TITLE:
On the Construction and Classification of the Common Invariant Solutions for Some P(1,4) -Invariant Partial Differential Equations
AUTHORS:
Vasyl M. Fedorchuk, Volodymyr I. Fedorchuk
KEYWORDS:
Symmetry Reduction, Classification of Invariant Solutions, Common Invariant Solutions, The Eikonal Equations, The Euler-Lagrange-Born-Infeld Equations, The Monge-Ampère Equations, Classification of Lie Algebras, Nonconjugate Subalgebras, Poincaré Group P(1, 4)
JOURNAL NAME:
Applied Mathematics,
Vol.14 No.11,
November
9,
2023
ABSTRACT: We consider the following (1 + 3)-dimensional P(1,4)-invariant partial differential equations (PDEs): the Eikonal equation, the Euler-Lagrange-Born-Infeld equation, the homogeneous Monge-Ampère equation, the inhomogeneous Monge-Ampère equation.

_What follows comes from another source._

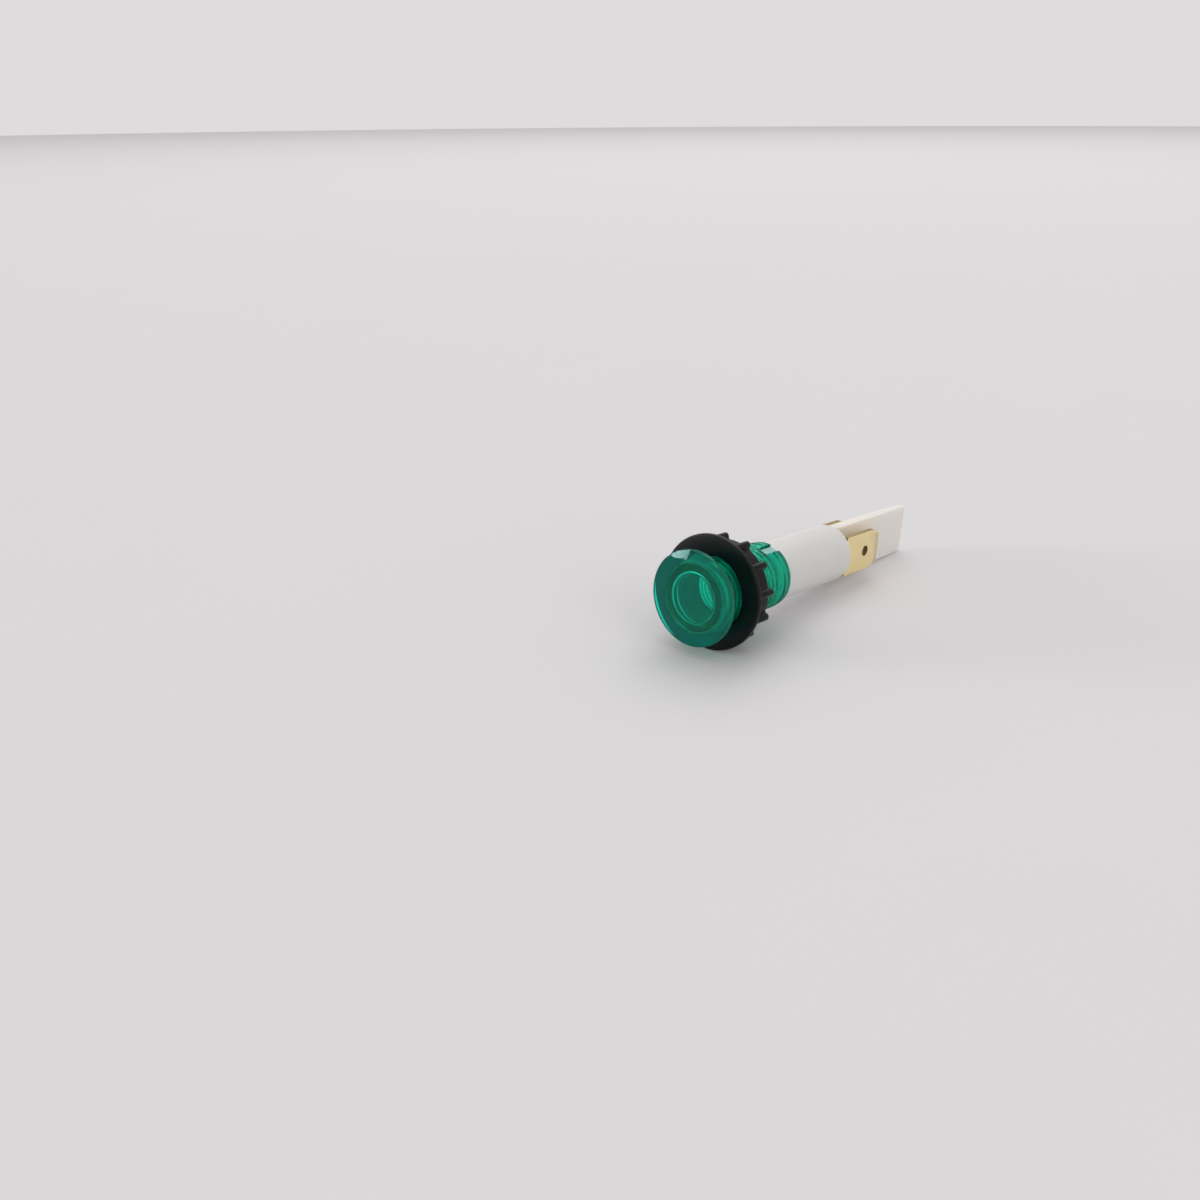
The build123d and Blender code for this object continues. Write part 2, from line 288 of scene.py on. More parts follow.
class Recipe:
    """The node tree of one finish."""

    def __init__(self, name):
        self.material = bpy.data.materials.new(name)
        self.material.use_nodes = True
        self.tree = self.material.node_tree
        self.tree.nodes.clear()

    def node(self, kind, settings, sockets, output=0):
        """Adds a node: its type, its settings, then the values or wires of its sockets."""
        made = self.tree.nodes.new("ShaderNode" + kind)
        for name, value in settings.items():
            if name == "stops":
                ramp = made.color_ramp
                while len(ramp.elements) < len(value):
                    ramp.elements.new(1.0)
                for element, (position, colour) in zip(ramp.elements, value):
                    element.position = position
                    element.color = colour
            elif name == "interpolation":
                made.color_ramp.interpolation = value
            else:
                setattr(made, name, value)
        for name, value in sockets.items():
            if isinstance(value, Wire):
                self.tree.links.new(value.socket, made.inputs[name])
            else:
                made.inputs[name].default_value = value
        return Wire(self, made.outputs[output])

    def place(self):
        """The point on the surface, in metres, the same in every pose of the light."""
        return self.node("TexCoord", {}, {}, "Object")

    def noise(self, scale, detail=3.0, roughness=0.5, at=None):
        """Soft random grey, with its scale in bumps a metre."""
        sockets = {
            "Vector": at or self.place(),
            "Scale": scale,
            "Detail": detail,
            "Roughness": roughness,
        }
        return self.node("TexNoise", {}, sockets)

    def mix(self, share, first, second):
        """A colour between two colours."""
        return self.node("Mix", {"data_type": "RGBA"}, {0: share, 6: first, 7: second}, 2)

    def bump(self, height, distance, strength=1.0):
        """A normal that a height bends, without moving the surface."""
        sockets = {"Height": height, "Distance": distance, "Strength": strength}
        return self.node("Bump", {}, sockets)

    def surface(self, shader, volume=None):
        """Ends the tree and returns the material."""
        output = self.tree.nodes.new("ShaderNodeOutputMaterial")
        self.tree.links.new(shader.socket, output.inputs["Surface"])
        if volume:
            self.tree.links.new(volume.socket, output.inputs["Volume"])
        print("finish:", self.material.name, len(self.tree.nodes), "nodes")
        return self.material


# %% [markdown]
# ## Green lens plastic
# The lens is clear polycarbonate with dye all through it, so its colour comes from depth: a thin
# wall glows bright green and a long path turns nearly black. Painting the surface green would
# colour every wall alike. Instead the surface is clear and a Volume Absorption inside takes the
# red away fast and the green slowly. A small diffuse share stands for the milky glow of the
# dyed plastic. From outside, a part of the surface only bends the light and doesn't mirror it,
# so the pale floor's reflection doesn't wash the green out. From inside, it mirrors fully.
# Fine wear on the surface comes from the roughness.


# %% Finish of the lens
def green_lens_finish():
    recipe = Recipe("green_lens")
    wear = recipe.noise(260.0, 4.0, 0.7)
    flow = recipe.noise(60.0, 2.0)
    rough = 0.015 + 0.05 * (wear - 0.45).clamped()
    colour = recipe.mix(flow, (0.015, 0.90, 0.78, 1.0), (0.02, 0.94, 0.82, 1.0))
    glass = recipe.node(
        "BsdfPrincipled",
        {},
        {
            "Base Color": colour,
            "Roughness": rough,
            "IOR": 1.56,
            "Specular IOR Level": 0.05,
            "Specular Tint": (0.6, 1.0, 0.97, 1.0),
            "Transmission Weight": 0.91,
        },
    )
    clear = recipe.node(
        "BsdfRefraction", {}, {"Color": (0.13, 1.0, 0.93, 1.0), "Roughness": 0.015, "IOR": 1.56}
    )
    inside = recipe.node("NewGeometry", {}, {}, "Backfacing")
    shader = recipe.node("MixShader", {}, {0: 0.4 + 0.6 * inside, 1: clear, 2: glass})
    dye = recipe.node("VolumeAbsorption", {}, {"Color": (0.0, 0.94, 0.89, 1.0), "Density": 1900.0})
    return recipe.surface(shader, dye)


green_lens = green_lens_finish()


# %% [markdown]
# ## Black nylon of the nut and washer
# Both are moulded black nylon: nearly black, with a soft broad sheen and a very fine grain from
# the mould. A pure black would lose the form of the ribs, so the colour is a dark grey and the
# sheen does the rest.


# %% Finish of the black pieces
def black_plastic_finish():
    recipe = Recipe("black_plastic")
    grain = recipe.noise(4200.0, 3.0, 0.6)
    cloud = recipe.noise(220.0, 3.0)
    colour = recipe.mix(cloud, (0.003, 0.0035, 0.0035, 1.0), (0.006, 0.0065, 0.0065, 1.0))
    shader = recipe.node(
        "BsdfPrincipled",
        {},
        {
            "Base Color": colour,
            "Roughness": 0.26 + 0.12 * cloud,
            "IOR": 1.5,
            "Specular IOR Level": 0.13,
            "Normal": recipe.bump(grain, 0.012 * MM, 0.5),
        },
    )
    return recipe.surface(shader)


black_plastic = black_plastic_finish()


# %% [markdown]
# ## White nylon of the holder
# Natural nylon isn't painted white: light soaks in a millimetre or so and comes out blurred. A
# Subsurface share does that. Inside the barrel the green light that comes through the lens is
# painted into the colour, darker green on the keys in the slots than on the spigot. Close to the
# blades the yellow light that the brass throws back is painted in too, worked out from the
# distance to the blades. The tongue is painted lighter than the tube, for the light that falls on
# it.


# %% Finish of the holder
def white_nylon_finish():
    recipe = Recipe("white_nylon")
    place = recipe.place()
    cloud = recipe.noise(160.0, 3.0, 0.55, place)
    along = recipe.node("SeparateXYZ", {}, {"Vector": place}, "Y")
    # Painted light: the yellow light that the brass throws back is painted into the colour,
    # strongest near the blades.
    reach = (along - (blade_low.y + 6 * MM)) / (0.5 * (blade_high.y - blade_low.y))
    fade = (blade_high.y + 4 * MM - along) / (6 * MM)
    glow = reach.clamped() * fade.clamped()
    # Painted light: the tongue is painted lighter than the tube, for the light that falls on it.
    tongue = ((along - holder_back) / (2 * MM)).clamped()
    # Painted light: inside the barrel the green light through the lens is painted into the colour,
    # darker green on the keys than on the spigot.
    inside = ((barrel_end - along) / (0.1 * MM)).clamped()
    plain = recipe.mix(cloud, (0.63, 0.62, 0.60, 1.0), (0.67, 0.66, 0.64, 1.0))
    plain = recipe.mix(tongue, plain, (0.75, 0.72, 0.68, 1.0))
    flat = recipe.node("VectorMath", {"operation": "MULTIPLY"}, {0: place, 1: (1.0, 0.0, 1.0)})
    radius = recipe.node("VectorMath", {"operation": "LENGTH"}, {0: flat}, "Value")
    on_key = ((radius - spigot_radius - 0.1 * MM) / (0.1 * MM)).clamped()
    painted_barrel_light = recipe.mix(on_key, (0.50, 0.92, 0.85, 1.0), (0.27, 0.53, 0.49, 1.0))
    plain = recipe.mix(inside, plain, painted_barrel_light)
    colour = recipe.mix(0.4 * glow, plain, (0.84, 0.76, 0.58, 1.0))
    shader = recipe.node(
        "BsdfPrincipled",
        {"subsurface_method": "RANDOM_WALK"},
        {
            "Base Color": colour,
            "Roughness": 0.42 + 0.1 * cloud,
            "IOR": 1.53,
            "Subsurface Weight": 1.0,
            "Subsurface Radius": (1.0, 0.95, 0.9),
            "Subsurface Scale": 0.9 * MM,
            "Normal": recipe.bump(recipe.noise(700.0, 3.0, 0.5, place), 0.01 * MM, 0.4),
        },
    )
    return recipe.surface(shader)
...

The purpose of this paper is to construct and classify the common invariant solutions for those equations. For this aim, we have used the results concerning construction and classification of invariant solutions for the (1 + 3)-dimensional P(1,4)-invariant Eikonal equation, since this equation is the simplest among the equations under investigation. The direct checked allowed us to conclude that the majority of invariant solutions of the (1 + 3)-dimensional Eikonal equation, obtained on the base of low-dimensional (dimL ≤ 3) nonconjugate subalgebras of the Lie algebra of the Poincaré group P(1,4), satisfy all the equations under investigation. In this paper, we present obtained common invariant solutions of the equations under study as well as the classification of those invariant solutions.